Closed ghost closed 1 year ago
@nvpohanh Do you know the reason? I'm curious about it too.
@rakandhiya Could you please share the onnx here? I can take a further check.
I've updated my first post, thank you for the response!
In TRT 8.2, we have some special conv kernels that require pre-computed masks for better speed at inference. Unfortunately, that caused the engine size to increase.

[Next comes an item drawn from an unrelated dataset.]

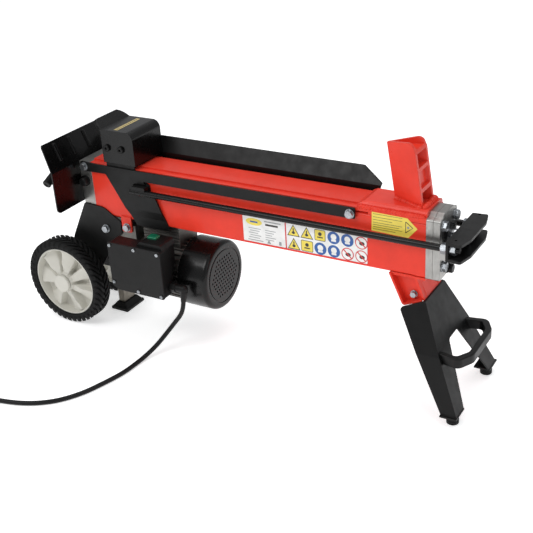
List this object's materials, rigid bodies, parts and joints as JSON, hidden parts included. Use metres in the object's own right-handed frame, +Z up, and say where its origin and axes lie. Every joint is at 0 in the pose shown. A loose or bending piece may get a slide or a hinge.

In later TRT version, you can disable those conv tactics by disabling the kEDGE_MASK_CONVOLUTIONS
tactic source: https://docs.nvidia.com/deeplearning/tensorrt/api/python_api/infer/Core/BuilderConfig.html#tensorrt.TacticSource
I tried both of this to double check if the options exists:
polygraphy convert MobileNetV3Small.onnx --int8 -o sample.engine --tactic-sources jit_convolutions
polygraphy convert MobileNetV3Small.onnx --int8 -o sample.engine --tactic-sources edge_mask_convolutions
but I got the error:
AttributeError: type object 'tensorrt.tensorrt.TacticSource' has no attribute 'EDGE_MASK_CONVOLUTIONS'
after checking the documentation of options with trtxec -h
, I got this
--tacticSources=tactics Specify the tactics to be used by adding (+) or removing (-) tactics from the default
tactic sources (default = all available tactics).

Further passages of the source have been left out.